Rejection and Retaliation

How much we like being liked is also reflected by how much we hate being rejected. Receiving negative social feedback can make you feel sad and depressed, but it can also fill you with rage! For example, perpetrators of school shootings in the US often have a long history of being bullied and rejected by peers. But even short term rejection can lead to aggression. If we provide participants with the opportunity to retaliate towards the peer that gave the feedback, they display the most aggression after negative  feedback. Interestingly, we found that adults who show more activation in control regions in the frontal cortex were better able to regulate this aggression. Other researchers found that activating this region with brain stimulation would result in less aggressive behavior. In children we found evidence of a similar aggression regulation mechanism, although less mature. This provides starting points for future studies and interventions in children with difficulties regulating behavior and emotions, for example in children with conduct disorder. 

New Media

So all that bending over backwards for the right photo can actually be explained by science. We invest so much effort in our social media appearance because we want to be accepted, we have a strong need to belong. Is this new? No. Social media is, however, a new way to express our social evaluation.
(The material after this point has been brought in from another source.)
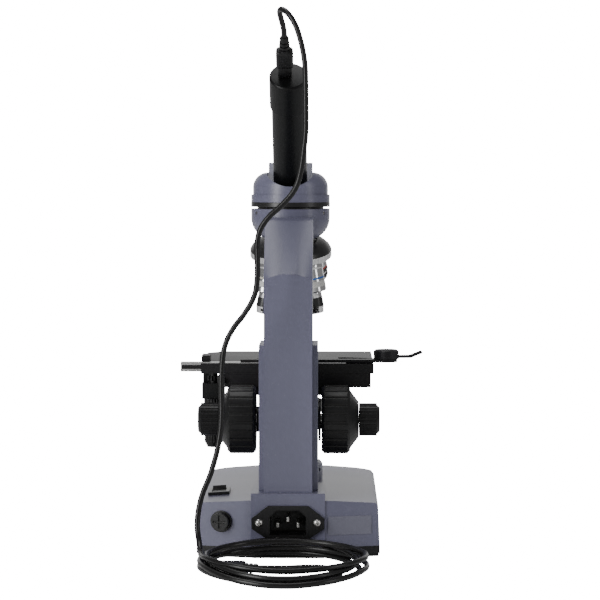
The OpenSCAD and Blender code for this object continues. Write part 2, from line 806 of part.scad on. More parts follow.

It is much faster, more anonymous, and more intense than real life social interaction. How this intense media may influence the brain is discussed in a recent Nature Communications publication, in which Eveline Crone and Elly Konijn highlight the need for future scientific research on social media. The internet ensures that the world is literally within reach, and therefore the number of “peers” we have is way larger than was the case for our ancient ancestors. This can result in long-distance friendships and worldwide popularity… but also increases our chances of being socially rejected. And thus I find myself editing this blog for the 30th time, hoping it won’t be shunned and will receive those much liked likes!